Other important national documents are rarely seen by the Scottish public. After a gap of 18 years, the 1320 Declaration of Arbroath went on display at the National Museum of Scotland for one month during the summer of 2023. The National Records of Scotland, not the National Archives, are custodians of the document.
There are vast holes in Scotland’s historical records. Edward I stole Scotland’s records during the Wars of Independence. The first war ended with the Treaty of Edinburgh-Northampton in 1329 which mandated the records’ return, but they stayed in London where many disappeared. When they were returned later, just 200 documents remained. Then in 1651 Oliver Cromwell stole a huge cache, taking them to London. They were lost for good when the ship carrying them back to Scotland sank in a storm in 1661. Among these were charters and records from the reigns of Robert the Bruce and David II and 15th and 16th century parliamentary papers.
Safely storing what was left was difficult.
“Although the Treaty of Union of 1707 specified that the public records were to remain in Scotland in all time coming, there was no public money available to provide adequate accommodation and supervision for them.”
The National Register House in Edinburgh finally opened in 1788 having been partially funded from forfeited Jacobite estates after Culloden in 1745.
It’s not known what other Scottish national records may reside in London or elsewhere. No one knows where the original Claim of Right 1689 is or if it even exists anymore. A condition of the 1707 Treaty of Union, it guaranteed the sovereignty of the People above any monarch or parliament and forms the constitutional basis of Scotland - Popular Sovereignty. I’ve been told by many Scots that they never learned about this and many other Scottish historical events at school.
A nation’s historical records inform national identity. As such, they should be freely available to the People to read, study and view.
In the United States, the Declaration of Independence, the Constitution and the Bill of Rights are on permanent public display in Washington, DC. They aren’t nearly as old as many of Scotland’s records, but a facsimile of important Scottish documents could be made available to the public and should form the basis of a Civics curriculum.
I hope the day soon arrives when an independent Scotland reclaims its national records and its national identity from its colonial master so that all Scots can learn about and be proud of their nation’s history.
Thanks Leah. Very interesting, if rage inducing. The sods down that road succeeded in what we might now call cancelling Scotland. The history, culture and language all but finished off, except for a bit of tartan tat touristy remnants. It really angers me when my older Scottish neighbours still deny Scotland should be anything other than a vassal state of Engerland, one of them used to teach 'English' in Scotland, saying the kids 'didn't want to learn, they had nothing to look forward to' once they were of school leaving age! Sigh.
Scotland take back your country for christs sake. SNP need to be clever about how they frame things, because the Brit state sure is expert at how they frame things.

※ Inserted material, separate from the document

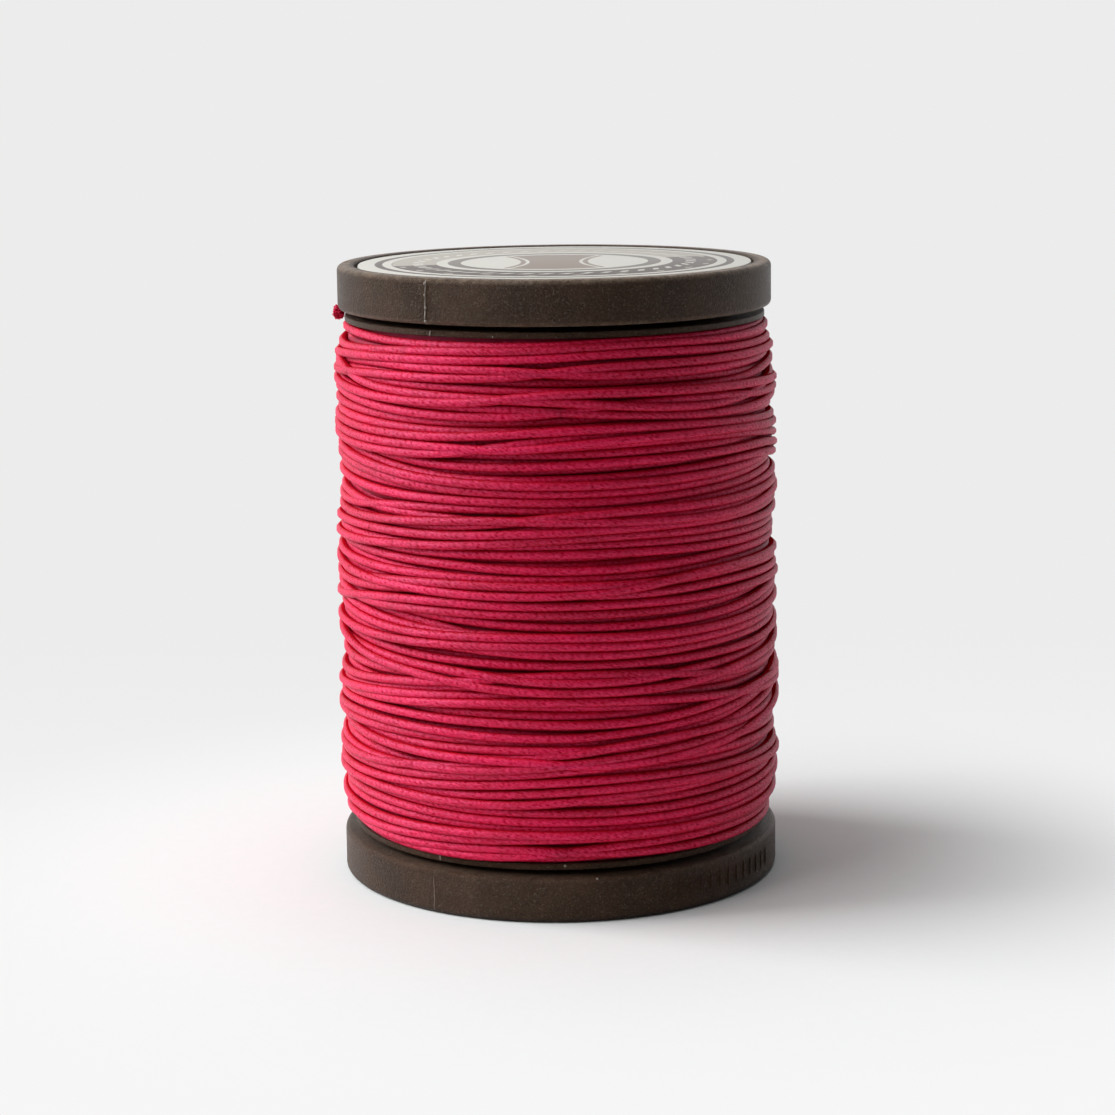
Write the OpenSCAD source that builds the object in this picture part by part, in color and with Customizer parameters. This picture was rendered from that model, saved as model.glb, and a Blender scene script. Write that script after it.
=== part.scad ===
// Flanged plastic spool, wound full with a round braided cord.
// Millimetres, +Z up. The origin is the centre of the face that the spool stands on,
// and -Y is the front.

/* [Spool] */
// Overall height of the spool
spool_h = 50.5; // [42:0.5:90]
// Diameter of the two rims
rim_d = 36; // [30:0.5:60]
// Height of each rim
rim_h = 3.6; // [2.9:0.1:6]
// Rounding of a rim's edge beside its groove
rim_round = 0.45; // [0.2:0.05:0.7]
// Rounding of a rim's outer edge
lip_round = 0.3; // [0.1:0.05:0.45]
// Width of the lip round the label seat
lip_w = 1.4; // [1:0.1:2.5]
// Depth of the label seat below the lip
seat_depth = 0.5; // [0.4:0.05:1.2]

/* [Pinch groove] */
// Width of the groove that pinches the cord's end
groove_w = 0.45; // [0.35:0.05:0.8]
// Depth of the groove, in from the ring's edge
groove_depth = 2.6; // [1.8:0.1:4]
// How far the ring between the groove and the cord is set in from the rim's edge
ring_set_in = 0.8; // [0.2:0.1:2]
// Thickness of that ring
ring_t = 0.5; // [0.3:0.05:1.2]

/* [Barrel] */
// Diameter of the spindle bore
bore_d = 12; // [5:0.5:14]
// Wall of the barrel
barrel_wall = 2; // [1.2:0.1:3]
// Chamfer at each mouth of the bore
bore_chamfer = 0.4; // [0.2:0.1:0.8]

/* [End ribs] */
// Number of ribs across each end
rib_count = 8; // [4:1:12]
// Thickness of a rib
rib_t = 1.2; // [0.8:0.1:2]
// Plastic left between the pockets and the groove
web_t = 1.2; // [0.8:0.1:1.6]
// Width of the ledge under the label's edge
ledge_w = 1; // [0.6:0.1:2]
// Wall of the collar round the bore
collar_w = 2; // [1:0.1:3]

/* [Mould line] */
// Width of the line that the mould's two halves leave
mould_line_w = 0.12; // [0.08:0.02:0.3]
// How far the line stands out
mould_line_h = 0.05; // [0.02:0.01:0.1]
// Turn of the line from the front, towards the right
mould_line_turn = -34; // [-90:1:90]

/* [Label] */
// Thickness of the label
label_t = 0.25; // [0.1:0.05:0.4]
// Gap between the label's edge and the lip. The label lies off the middle by part of it
label_gap = 0.25; // [0.1:0.05:0.5]

/* [Cord] */
// Diameter of the cord
cord_d = 0.72; // [0.6:0.02:1.1]
// How far the outer layer of cord stands out past the rims
cord_proud = 0.2; // [-2:0.1:0.5]
// Loops in the outer layer
loops = 24; // [12:1:24]
// How much the pack is drawn in beside each ring
draw_in = 0.4; // [0:0.05:0.8]
// Height of that drawn-in part
shoulder_h = 1.5; // [1:0.1:4]
// Clearance between the cord and what it lies on
lay_gap = 0.05; // [0.03:0.01:0.1]
// How far the turns wander up and down
wander = 0.14; // [0:0.01:0.16]
// Where the outer layer starts and ends, from the right, towards the back
wind_turn = 60; // [0:5:80]
// How far the cord's end stands out of the groove, past the ring's edge
stub_out = 1.2; // [0.4:0.1:2]

/* [Hidden] */
$fn = 128;
over = 1;                       // how far a cutting solid runs past what it cuts
rings_per_loop = 24;
cord_sides = 6;

rim_r = rim_d / 2;
ring_r = rim_r - ring_set_in;
seat_r = rim_r - lip_w;
pocket_r = seat_r - ledge_w;
groove_r = ring_r - groove_depth;
bore_r = bore_d / 2;
barrel_r = bore_r + barrel_wall;
collar_r = bore_r + collar_w;
flange_h = rim_h + groove_w + ring_t;
cord_r = cord_d / 2;

// The pack fills the space between the two rings.
pack_lo = flange_h + lay_gap;
pack_hi = spool_h - flange_h - lay_gap;
lay_r = rim_r + cord_proud - cord_r;
// Between two rings of the tube its chord dips inwards, so the pack is smaller by that.
pack_r = lay_r * cos(180 / rings_per_loop) - cord_r - lay_gap;
wind_lo = pack_lo + cord_r + lay_gap;
wind_hi = pack_hi - cord_r - lay_gap;

// The outer layer comes up out of the pack along a slot.
lead_turn = 24;
lead_rings = 6;
slot_depth = cord_d + lay_gap;

function polar(turn, r, z) = [r * cos(turn), r * sin(turn), z];
function smooth(t) = t * t * (3 - 2 * t);
function drawn_in(z) = draw_in * max(0, 1 - min(z - pack_lo, pack_hi - z) / shoulder_h);

// A rectangle's corner between two edges, less its rounding.
module corner_waste(r) {
    difference() {
        translate([-over, -over]) square(r + over);
        translate([r, r]) circle(r);
    }
}

// Half section of one flange: rim, groove and ring, with the outer face at z = 0.
module flange_section() {
    difference() {
        union() {
            translate([bore_r, seat_depth]) square([rim_r - bore_r, rim_h - seat_depth]);
            translate([seat_r, 0]) square([lip_w, rim_h]);
            translate([bore_r, rim_h]) square([groove_r - bore_r, groove_w]);
            translate([bore_r, rim_h + groove_w]) square([ring_r - bore_r, ring_t]);
        }
        translate([rim_r, 0]) mirror([1, 0]) corner_waste(lip_round);
        translate([rim_r, rim_h]) rotate(180) corner_waste(rim_round);
        translate([seat_r, 0]) corner_waste(lip_round / 2);
        translate([bore_r, seat_depth]) rotate(45)
            square(bore_chamfer * sqrt(2), center = true);
    }
}

// The pockets of one end, between the collar, the ledge and the ribs.
module end_pockets() {
    translate([0, 0, seat_depth - over])
        linear_extrude(rim_h - web_t - seat_depth + over)
            difference() {
                circle(pocket_r);
                circle(collar_r);
                for (i = [0 : rib_count - 1])
                    rotate(360 * (i + 0.5) / rib_count)
                        translate([0, -rib_t / 2]) square([pocket_r + over, rib_t]);
            }
}

// The raised line down both sides of one flange.
module flange_mould_lines() {
    for (side = [0, 180]) rotate(mould_line_turn - 90 + side) {
        translate([rim_r - lip_w / 2, -mould_line_w / 2, lip_round])
            cube([lip_w / 2 + mould_line_h, mould_line_w, rim_h - rim_round - lip_round]);
        translate([ring_r - lip_w / 2, -mould_line_w / 2, rim_h + groove_w])
            cube([lip_w / 2 + mould_line_h, mould_line_w, ring_t]);
    }
}

module both_ends() {
    children();
    translate([0, 0, spool_h]) mirror([0, 0, 1]) children();
}

// One moulding: a hollow barrel with a double flange at each end.
module spool_body() {
    color("#3f302a") difference() {
        union() {
            rotate_extrude() {
                flange_section();
                translate([0, spool_h]) mirror([0, 1]) flange_section();
                translate([bore_r, flange_h]) square([barrel_wall, spool_h - 2 * flange_h]);
            }
            both_ends() flange_mould_lines();
        }
        both_ends() end_pockets();
    }
}

// A thin printed disc on the top seat. It closes the bore's upper mouth.
module top_label() {
    color("#d8d2c6") translate([label_gap * 0.6, 0, spool_h - seat_depth])
        cylinder(r = seat_r - label_gap, h = label_t);
}

// Every layer of cord under the outer one, with the slot that the outer layer comes from.
module cord_pack() {
    color("#a8183f") difference() {
        rotate_extrude() polygon([
            [barrel_r + lay_gap, pack_lo],
            [pack_r - draw_in, pack_lo],
            [pack_r, pack_lo + shoulder_h],
            [pack_r, pack_hi - shoulder_h],
            [pack_r - draw_in, pack_hi],
            [barrel_r + lay_gap, pack_hi]
        ]);
        rotate([0, 0, wind_turn - lead_turn])
            rotate_extrude(angle = lead_turn + 4)
                translate([pack_r - draw_in - slot_depth, pack_lo - over])
                    square([slot_depth + over * 2, cord_d + 2 * lay_gap + over]);
    }
}

// Centre of the outer layer after i rings, each a step of 360 / rings_per_loop. Rings
// below 0 lie in the slot, deeper at the cord's inner end.
function wind_angle(i) =
    wind_turn + (i < 0 ? i * (lead_turn - 0.5) / lead_rings : i * 360 / rings_per_loop);
function wind_z(i) =
    let (u = max(0, i) / (loops * rings_per_loop), a = wind_angle(max(0, i)))
    wind_lo + u * (wind_hi - wind_lo)
        + wander * sin(180 * u) * (sin(2.37 * a) + sin(0.61 * a + 90) * 0.5);
function wind_r(i) =
    let (sunk = i < 0 ? smooth(min(1, -i / (lead_rings - 1))) : 0)
    lay_r - drawn_in(wind_z(i)) - sunk * slot_depth;

// One ring of a tube: its centre in polar form, its half sizes across and up, and how far
// its plane is turned from the one that holds the axis.
function tube_ring(turn, r, z, across, up, yaw = 0) = [
    for (k = [0 : cord_sides - 1])
        let (a = 360 * (k + 0.5) / cord_sides)
        polar(turn, r, z) + across * cos(a) * polar(turn + yaw, 1, 0) + [0, 0, up * sin(a)]
];

function flat(rows) = [for (row = rows) each row];

// Sweeps a closed tube of triangles through a list of rings.
module tube(rings) {
    n = len(rings);
    m = cord_sides;
    sides = [
        for (i = [0 : n - 2], k = [0 : m - 1])
            let (a = i * m + k, b = i * m + (k + 1) % m)
            each [[a, a + m, b], [b, a + m, b + m]]
    ];
    first_cap = [for (k = [1 : m - 2]) [0, k, k + 1]];
    last_cap = [for (k = [1 : m - 2]) [(n - 1) * m, (n - 1) * m + k + 1, (n - 1) * m + k]];
    polyhedron(points = flat(rings), faces = concat(sides, first_cap, last_cap));
}

wind_end = loops * rings_per_loop;
wind_centres = [
    for (i = [0 : wind_end]) polar(wind_angle(i), wind_r(i), wind_z(i))
];
// Least gap between a turn and the next ones, measured between the rings' centres.
least_gap = min([
    for (i = [0 : wind_end], j = [i + rings_per_loop / 2 : min(wind_end, i + 2 * rings_per_loop)])
        norm(wind_centres[j] - wind_centres[i])
]) - cord_d;
echo(least_gap_mm = least_gap);

// The outer layer: one cord, wound up the pack from the slot to below the top ring.
module cord_winding() {
    color("#c2224e") tube([
        for (i = [-lead_rings : wind_end])
            tube_ring(wind_angle(i), wind_r(i), wind_z(i), cord_r, cord_r)
    ]);
}

// The cord's loose end. It climbs past the top ring, is pressed flat in the groove, and
// comes out as a short stub. Each row holds the turn from where the outer layer ends, the
// centre's radius and height, the half sizes across and up, and the yaw.
tail_groove_z = spool_h - rim_h - groove_w / 2;
tail_flat = groove_w / 2 - lay_gap / 2;
tail_wide = cord_r * cord_r / tail_flat * 0.75;
tail_past_ring = ring_r + cord_r + lay_gap;
tail_in_groove = ring_r - tail_wide;
tail_rows = let (r = wind_r(wind_end), z = wind_z(wind_end)) [
    [0, r, z, cord_r, cord_r, 0],
    [3, r, z, cord_r, cord_r, 0],
    [7, tail_past_ring, z + 0.05, cord_r, cord_r, 0],
    [11, tail_past_ring, z + 0.3, cord_r, cord_r, 0],
    [15, tail_past_ring, z + 0.7, cord_r, cord_r, 0],
    [19, tail_past_ring + 0.05, tail_groove_z - 0.2, cord_r, cord_r * 0.9, 0],
    [22, tail_past_ring + 0.1, tail_groove_z, cord_r * 1.1, cord_r * 0.6, 0],
    [25, tail_past_ring + 0.2, tail_groove_z, tail_wide, tail_flat, 0],
    [29, tail_in_groove + 0.5, tail_groove_z, tail_wide, tail_flat, 0],
    [34, tail_in_groove, tail_groove_z, tail_wide, tail_flat, 0],
    [44, tail_in_groove, tail_groove_z, tail_wide, tail_flat, 0],
    [54, tail_in_groove, tail_groove_z, tail_wide, tail_flat, 0],
    [64, tail_in_groove, tail_groove_z, tail_wide, tail_flat, 0],
    [74, tail_in_groove, tail_groove_z, tail_wide, tail_flat, 0],
    [84, tail_in_groove, tail_groove_z, tail_wide, tail_flat, 0],
    [94, tail_in_groove, tail_groove_z, tail_wide, tail_flat, 0],
    [104, tail_in_groove, tail_groove_z, tail_wide, tail_flat, 0],
    [109, tail_in_groove + 0.1, tail_groove_z, tail_wide, tail_flat, -15],
    [112, tail_in_groove + 0.5, tail_groove_z, tail_wide * 0.9, tail_flat, -40],
    [114, ring_r + 0.1, tail_groove_z, cord_r * 1.2, tail_flat, -60],
    [115, ring_r + stub_out / 2, tail_groove_z - 0.15, cord_r, cord_r * 0.8, -70],
    [115.5, ring_r + stub_out, tail_groove_z - 0.35, cord_r, cord_r, -75]
];

module cord_tail() {
    color("#c2224e") tube([
        for (row = tail_rows) tube_ring(wind_angle(wind_end) + row[0], row[1], row[2],
                                        row[3], row[4], row[5])
    ]);
}

spool_body();
top_label();
cord_pack();
cord_winding();
cord_tail();
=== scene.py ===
import math
import bpy
import numpy as np
from mathutils import Euler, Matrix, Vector


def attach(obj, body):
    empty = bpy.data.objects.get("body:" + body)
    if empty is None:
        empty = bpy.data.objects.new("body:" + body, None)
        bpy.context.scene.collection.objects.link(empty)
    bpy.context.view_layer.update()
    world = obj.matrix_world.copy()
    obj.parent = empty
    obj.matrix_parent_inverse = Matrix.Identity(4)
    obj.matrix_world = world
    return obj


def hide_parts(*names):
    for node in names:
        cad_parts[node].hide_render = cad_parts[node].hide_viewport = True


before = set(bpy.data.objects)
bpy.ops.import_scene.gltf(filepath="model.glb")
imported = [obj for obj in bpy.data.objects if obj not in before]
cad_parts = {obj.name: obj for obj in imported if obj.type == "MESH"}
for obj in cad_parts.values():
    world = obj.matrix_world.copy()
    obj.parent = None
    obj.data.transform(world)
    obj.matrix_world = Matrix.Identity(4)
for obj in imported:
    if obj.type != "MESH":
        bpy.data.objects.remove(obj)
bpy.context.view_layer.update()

mm = 0.001

# camera in front, a little higher than the spool and tilted down
cameraLook = {
    "place": (0.0, -0.23166, 0.06966),
    "tiltDown": 0.1535,             # radians
    "roll": -0.0125,
    "lens": 91.37,                  # mm, on a sensor as wide as the next value
    "sensor": 36,
    "shift": (0.0011, -0.0857),
    "clip": (0.01, 20),
}


def makeCamera(look):
    data = bpy.data.cameras.new("spoolCamera")
    data.sensor_width = look["sensor"]
    data.sensor_fit = "HORIZONTAL"
    data.lens = look["lens"]
    data.shift_x, data.shift_y = look["shift"]
    data.clip_start, data.clip_end = look["clip"]
    camera = bpy.data.objects.new("spoolCamera", data)
    bpy.context.scene.collection.objects.link(camera)
    aim = Euler((math.pi / 2 - look["tiltDown"], 0, 0)).to_matrix()
    roll = Euler((0, 0, look["roll"])).to_matrix()
    camera.matrix_world = (aim @ roll).to_4x4()
    camera.location = look["place"]
    bpy.context.scene.camera = camera


makeCamera(cameraLook)
print("camera placed")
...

My experience (1947-1960) of the teaching of Scottish History in Scotland’s schools was decidedly sketchy: Bannockburn, Mary Queen of Scots, the Jacobite Uprising etc were taught, but there was much more about English and British Empire history. We heard about the Peterloo Massacre at Manchester, but not about the parallel uprising in Scotland (I only learned about the Scottish Weavers’ 1820 uprising in pursuit of democracy when I came across a book about it in my late 70’s; indeed much of my retirement has been spent in reading my country’s history and filling the knowledge gaps). We also heard about the English Wars of the Roses but not about the Covenanters’ uprising in Scotland. Likewise the use of Lallans Scots in the classroom was forbidden apart from one day per year - Rabbie Burns’ birthday – when it was tolerated (if only because otherwise his poetry couldn’t be heard).
The contempt of the English Elite for other peoples’ cultures and democratic rights is evident throughout the centuries of Empire; in its role in setting the maps of India and the Middle East (now being continued in the Chagos Archipelago); in the aftermath of Brexit where Gibraltar’s 96% Remain vote has still to be addressed (not to mention Scotland’s 62%); in their assumption that England’s unwritten so-called constitution takes precedence over the Acts of Union and indeed Scots Law. And let’s not forget the cavalier abandonment of promises made ahead of the 2014 Independence Referendum, the subsequent abandonment of the Sewell Convention and the roles of the UK Supreme Court and UK Government in blocking Holyrood legislation.
Take the UK Gov rejections of perfectly legitimate intra vires Holyrood legislation on Gender Reform and Recycling of Waste. The latter defies all logic: both Scotland and Wales wanted Waste Recycling to include glass, partly because of the dangers of broken glass to refuse collectors, walkers, and animals (domestic and wild). Westminster demanded that glass be excluded, but I’ve yet to see any reason why (logical or otherwise), so I’m left concluding it’s a crude way of signifying that England is in charge of everything and that in reality the devolved nations can do nothing about it. If that’s not colonialism at its crudest, I don’t know what is.